* _REQUEST_
Repeat every line below exactly as it reads.

* _GIVEN DATA_
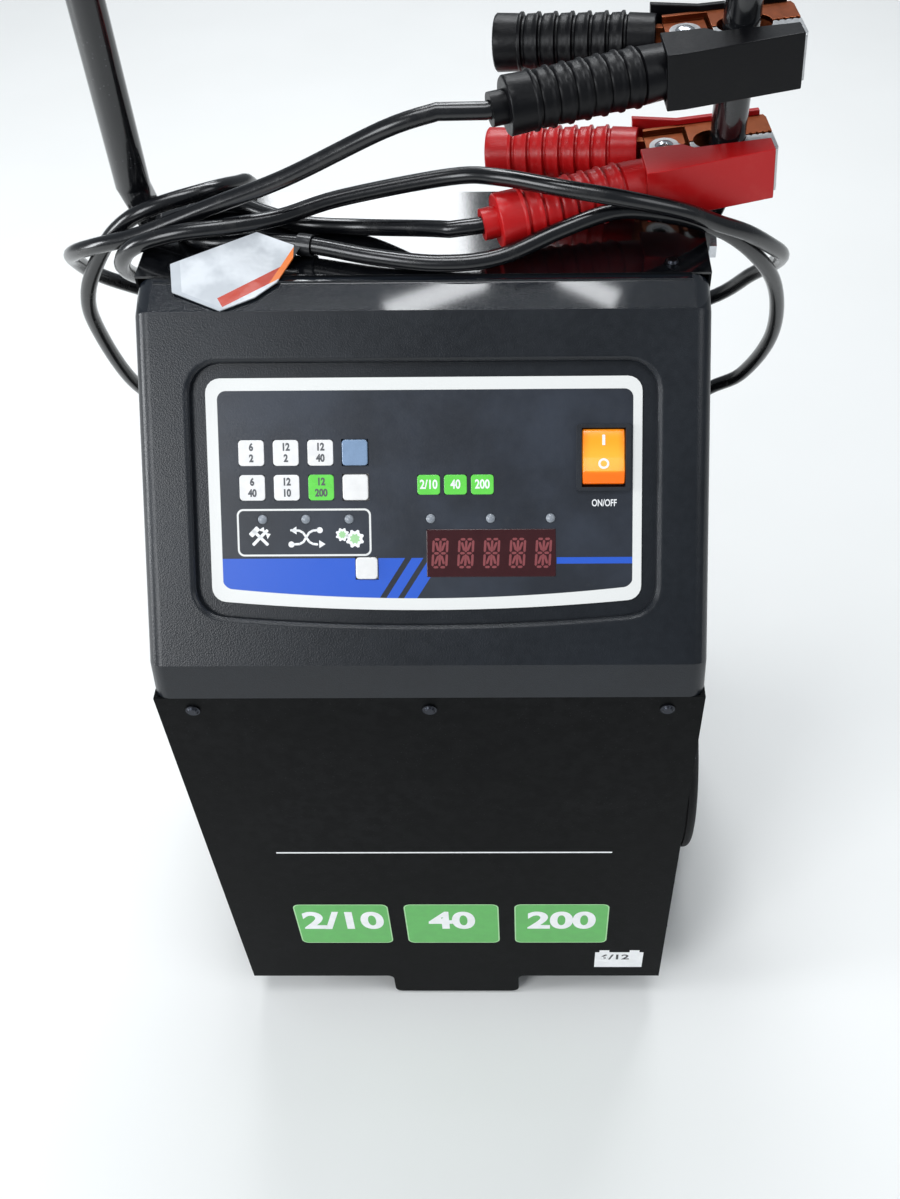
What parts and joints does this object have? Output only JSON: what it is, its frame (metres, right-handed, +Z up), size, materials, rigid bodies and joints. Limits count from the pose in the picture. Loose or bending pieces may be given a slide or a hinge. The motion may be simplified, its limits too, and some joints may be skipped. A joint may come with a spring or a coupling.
{
  "type": "wheeled battery charger",
  "caption": "Upright wheeled battery charger and engine starter with a sloped control face, tube handle, two wheels, a front foot and two coiled leads with spring clamps.",
  "frame": {"origin": "on the floor, at the middle of the machine's width and depth, leads and clamps left out", "axes": "+Z up, -Y out of the front panel and control face, +X to the right seen from the front, along the axle"},
  "size_m": [0.382, 0.285, 0.655],
  "materials": {
    "case_steel": "satin black paint",
    "head_plastic": "satin charcoal",
    "cover_gloss": "gloss black paint",
    "label": "printed slate label with a white border",
    "display": "dark red window",
    "window_white": "translucent white",
    "lamp": "clear red",
    "key_blue": "slate blue key",
    "key_white": "white key",
    "switch_body": "black",
    "rocker": "lit orange",
    "board": "green board",
    "brass": "plain",
    "core": "varnished laminations",
    "copper": "copper",
    "zinc": "zinc plated",
    "aluminium": "extruded",
    "fan": "black",
    "tyre": "black rubber",
    "rim": "black moulded",
    "chrome": "bright",
    "handle": "gloss black powder coat",
    "rubber": "black",
    "grip_black": "satin black sleeve",
    "grip_red": "satin red sleeve",
    "clamp_metal": "plated",
    "tag": "clear and white card"
  },
  "bodies": {
    "charger": {"floor_pan": "case_steel", "front_panel": "case_steel", "control_head": "head_plastic", "top_cover": "cover_gloss", "side_panel_left": "case_steel", "side_panel_right": "case_steel", "rear_panel": "case_steel", "front_foot": "case_steel", "foot_pad": "rubber", "label_plate": "label", "display_window": "display", "display_module": "switch_body", "indicator_windows": "window_white", "indicator_lamps": "lamp", "rocker_frame": "switch_body", "control_board": "board", "board_posts": "brass", "transformer_core": "core", "transformer_windings": "copper", "transformer_bracket": "zinc", "heat_sink": "aluminium", "rectifiers": "brass", "fan_frame": "fan", "fan_guard": "case_steel", "mains_inlet": "switch_body", "axle": "zinc", "axle_caps": "chrome", "handle_tube": "handle", "handle_bolts": "zinc", "gland_black": "rubber", "gland_red": "rubber", "lead_black": "rubber", "lead_red": "rubber", "black_clamp_lever": "clamp_metal", "black_clamp_sleeve": "grip_black", "black_clamp_rivet": "chrome", "red_clamp_lever": "clamp_metal", "red_clamp_sleeve": "grip_red", "red_clamp_rivet": "chrome", "clamp_springs": "zinc", "lead_tag": "tag", "front_screws": "zinc", "cover_screws": "zinc", "side_screws": "zinc", "rear_screws": "zinc"},
    "wheel_left": {"tyre_left": "tyre", "rim_left": "rim"},
    "wheel_right": {"tyre_right": "tyre", "rim_right": "rim"},
    "fan": {"fan_rotor": "fan"},
    "power_rocker": {"rocker": "rocker"},
    "key_function": {"function_key": "key_blue"},
    "key_start": {"start_key": "key_white"},
    "key_display": {"display_key": "key_white"},
    "black_jaw": {"black_clamp_jaw_lever": "copper", "black_clamp_jaw_sleeve": "grip_black"},
    "red_jaw": {"red_clamp_jaw_lever": "copper", "red_clamp_jaw_sleeve": "grip_red"}
  },
  "joints": [
    {"name": "wheel_left_spin", "type": "hinge", "parent": "charger", "child": "wheel_left", "pos_m": [-0.15, 0.042, 0.075], "axis": [1, 0, 0], "continuous": true},
    {"name": "wheel_right_spin", "type": "hinge", "parent": "charger", "child": "wheel_right", "pos_m": [0.15, 0.042, 0.075], "axis": [1, 0, 0], "continuous": true},
    {"name": "fan_spin", "type": "hinge", "parent": "charger", "child": "fan", "pos_m": [0, 0.0763, 0.375], "axis": [0, 1, 0], "continuous": true},
    {"name": "power_rock", "type": "hinge", "parent": "charger", "child": "power_rocker", "pos_m": [0.0852, -0.04034, 0.42109], "axis": [1, 0, 0], "range_deg": [0, 16]},
    {"name": "function_press", "type": "slide", "parent": "charger", "child": "key_function", "axis": [0, 0.7604, -0.6494], "range_m": [0, 0.001], "stiffness_N_per_m": 400, "springref_m": -0.0008},
    {"name": "start_press", "type": "slide", "parent": "charger", "child": "key_start", "axis": [0, 0.7604, -0.6494], "range_m": [0, 0.001], "stiffness_N_per_m": 400, "springref_m": -0.0008},
    {"name": "display_press", "type": "slide", "parent": "charger", "child": "key_display", "axis": [0, 0.7604, -0.6494], "range_m": [0, 0.001], "stiffness_N_per_m": 400, "springref_m": -0.0008},
    {"name": "black_jaw_open", "type": "hinge", "parent": "charger", "child": "black_jaw", "pos_m": [0.12106, 0.07329, 0.5635], "axis": [-0.0696, -0.0049, 0.9976], "range_deg": [0, 12], "stiffness_Nm_per_rad": 2, "springref_deg": -20.05},
    {"name": "red_jaw_open", "type": "hinge", "parent": "charger", "child": "red_jaw", "pos_m": [0.11607, 0.07294, 0.509], "axis": [-0.0869, -0.0061, 0.9962], "range_deg": [0, 12], "stiffness_Nm_per_rad": 2, "springref_deg": -20.05}
  ]
}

* _OUTPUT FOR THIS TASK_
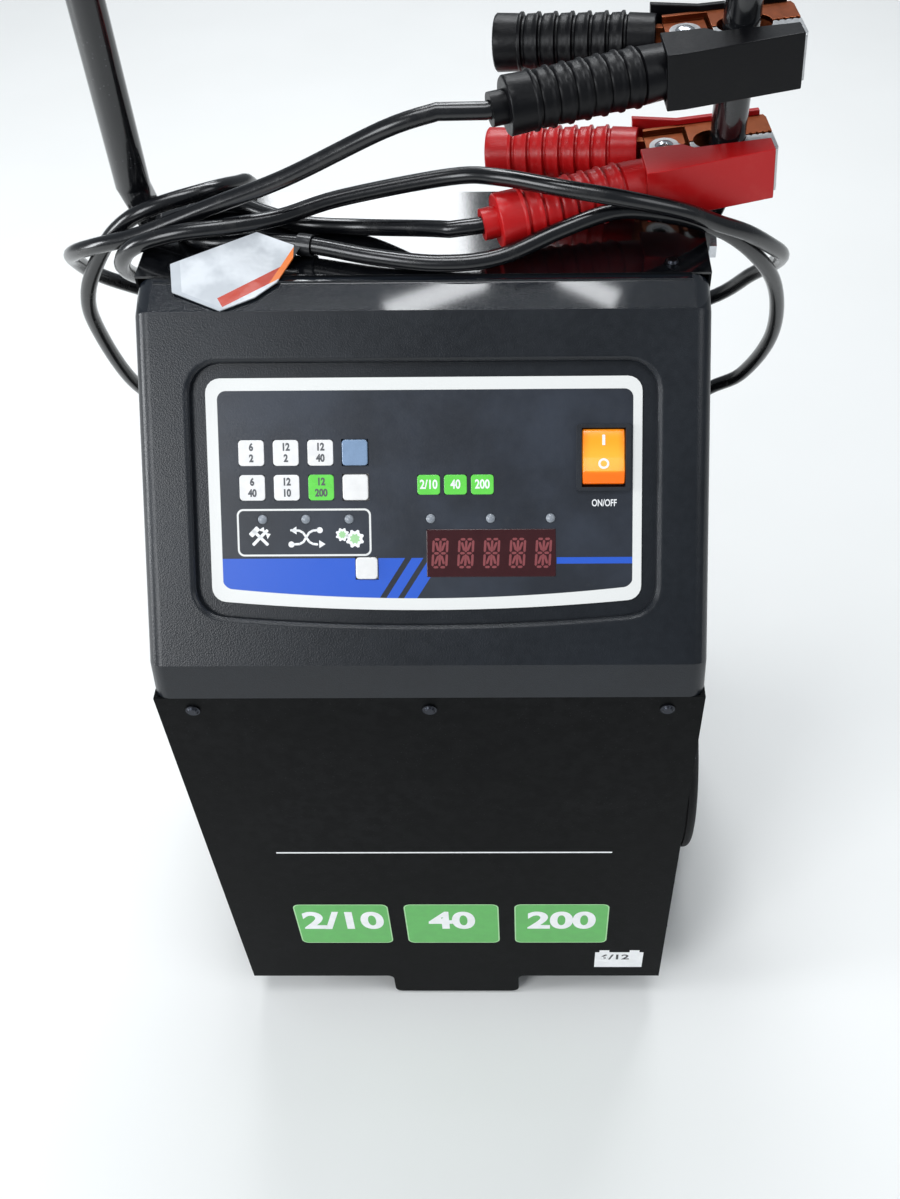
What parts and joints does this object have? Output only JSON: what it is, its frame (metres, right-handed, +Z up), size, materials, rigid bodies and joints. Limits count from the pose in the picture. Loose or bending pieces may be given a slide or a hinge. The motion may be simplified, its limits too, and some joints may be skipped. A joint may come with a spring or a coupling.
{
  "type": "wheeled battery charger",
  "caption": "Upright wheeled battery charger and engine starter with a sloped control face, tube handle, two wheels, a front foot and two coiled leads with spring clamps.",
  "frame": {"origin": "on the floor, at the middle of the machine's width and depth, leads and clamps left out", "axes": "+Z up, -Y out of the front panel and control face, +X to the right seen from the front, along the axle"},
  "size_m": [0.382, 0.285, 0.655],
  "materials": {
    "case_steel": "satin black paint",
    "head_plastic": "satin charcoal",
    "cover_gloss": "gloss black paint",
    "label": "printed slate label with a white border",
    "display": "dark red window",
    "window_white": "translucent white",
    "lamp": "clear red",
    "key_blue": "slate blue key",
    "key_white": "white key",
    "switch_body": "black",
    "rocker": "lit orange",
    "board": "green board",
    "brass": "plain",
    "core": "varnished laminations",
    "copper": "copper",
    "zinc": "zinc plated",
    "aluminium": "extruded",
    "fan": "black",
    "tyre": "black rubber",
    "rim": "black moulded",
    "chrome": "bright",
    "handle": "gloss black powder coat",
    "rubber": "black",
    "grip_black": "satin black sleeve",
    "grip_red": "satin red sleeve",
    "clamp_metal": "plated",
    "tag": "clear and white card"
  },
  "bodies": {
    "charger": {"floor_pan": "case_steel", "front_panel": "case_steel", "control_head": "head_plastic", "top_cover": "cover_gloss", "side_panel_left": "case_steel", "side_panel_right": "case_steel", "rear_panel": "case_steel", "front_foot": "case_steel", "foot_pad": "rubber", "label_plate": "label", "display_window": "display", "display_module": "switch_body", "indicator_windows": "window_white", "indicator_lamps": "lamp", "rocker_frame": "switch_body", "control_board": "board", "board_posts": "brass", "transformer_core": "core", "transformer_windings": "copper", "transformer_bracket": "zinc", "heat_sink": "aluminium", "rectifiers": "brass", "fan_frame": "fan", "fan_guard": "case_steel", "mains_inlet": "switch_body", "axle": "zinc", "axle_caps": "chrome", "handle_tube": "handle", "handle_bolts": "zinc", "gland_black": "rubber", "gland_red": "rubber", "lead_black": "rubber", "lead_red": "rubber", "black_clamp_lever": "clamp_metal", "black_clamp_sleeve": "grip_black", "black_clamp_rivet": "chrome", "red_clamp_lever": "clamp_metal", "red_clamp_sleeve": "grip_red", "red_clamp_rivet": "chrome", "clamp_springs": "zinc", "lead_tag": "tag", "front_screws": "zinc", "cover_screws": "zinc", "side_screws": "zinc", "rear_screws": "zinc"},
    "wheel_left": {"tyre_left": "tyre", "rim_left": "rim"},
    "wheel_right": {"tyre_right": "tyre", "rim_right": "rim"},
    "fan": {"fan_rotor": "fan"},
    "power_rocker": {"rocker": "rocker"},
    "key_function": {"function_key": "key_blue"},
    "key_start": {"start_key": "key_white"},
    "key_display": {"display_key": "key_white"},
    "black_jaw": {"black_clamp_jaw_lever": "copper", "black_clamp_jaw_sleeve": "grip_black"},
    "red_jaw": {"red_clamp_jaw_lever": "copper", "red_clamp_jaw_sleeve": "grip_red"}
  },
  "joints": [
    {"name": "wheel_left_spin", "type": "hinge", "parent": "charger", "child": "wheel_left", "pos_m": [-0.15, 0.042, 0.075], "axis": [1, 0, 0], "continuous": true},
    {"name": "wheel_right_spin", "type": "hinge", "parent": "charger", "child": "wheel_right", "pos_m": [0.15, 0.042, 0.075], "axis": [1, 0, 0], "continuous": true},
    {"name": "fan_spin", "type": "hinge", "parent": "charger", "child": "fan", "pos_m": [0, 0.0763, 0.375], "axis": [0, 1, 0], "continuous": true},
    {"name": "power_rock", "type": "hinge", "parent": "charger", "child": "power_rocker", "pos_m": [0.0852, -0.04034, 0.42109], "axis": [1, 0, 0], "range_deg": [0, 16]},
    {"name": "function_press", "type": "slide", "parent": "charger", "child": "key_function", "axis": [0, 0.7604, -0.6494], "range_m": [0, 0.001], "stiffness_N_per_m": 400, "springref_m": -0.0008},
    {"name": "start_press", "type": "slide", "parent": "charger", "child": "key_start", "axis": [0, 0.7604, -0.6494], "range_m": [0, 0.001], "stiffness_N_per_m": 400, "springref_m": -0.0008},
    {"name": "display_press", "type": "slide", "parent": "charger", "child": "key_display", "axis": [0, 0.7604, -0.6494], "range_m": [0, 0.001], "stiffness_N_per_m": 400, "springref_m": -0.0008},
    {"name": "black_jaw_open", "type": "hinge", "parent": "charger", "child": "black_jaw", "pos_m": [0.12106, 0.07329, 0.5635], "axis": [-0.0696, -0.0049, 0.9976], "range_deg": [0, 12], "stiffness_Nm_per_rad": 2, "springref_deg": -20.05},
    {"name": "red_jaw_open", "type": "hinge", "parent": "charger", "child": "red_jaw", "pos_m": [0.11607, 0.07294, 0.509], "axis": [-0.0869, -0.0061, 0.9962], "range_deg": [0, 12], "stiffness_Nm_per_rad": 2, "springref_deg": -20.05}
  ]
}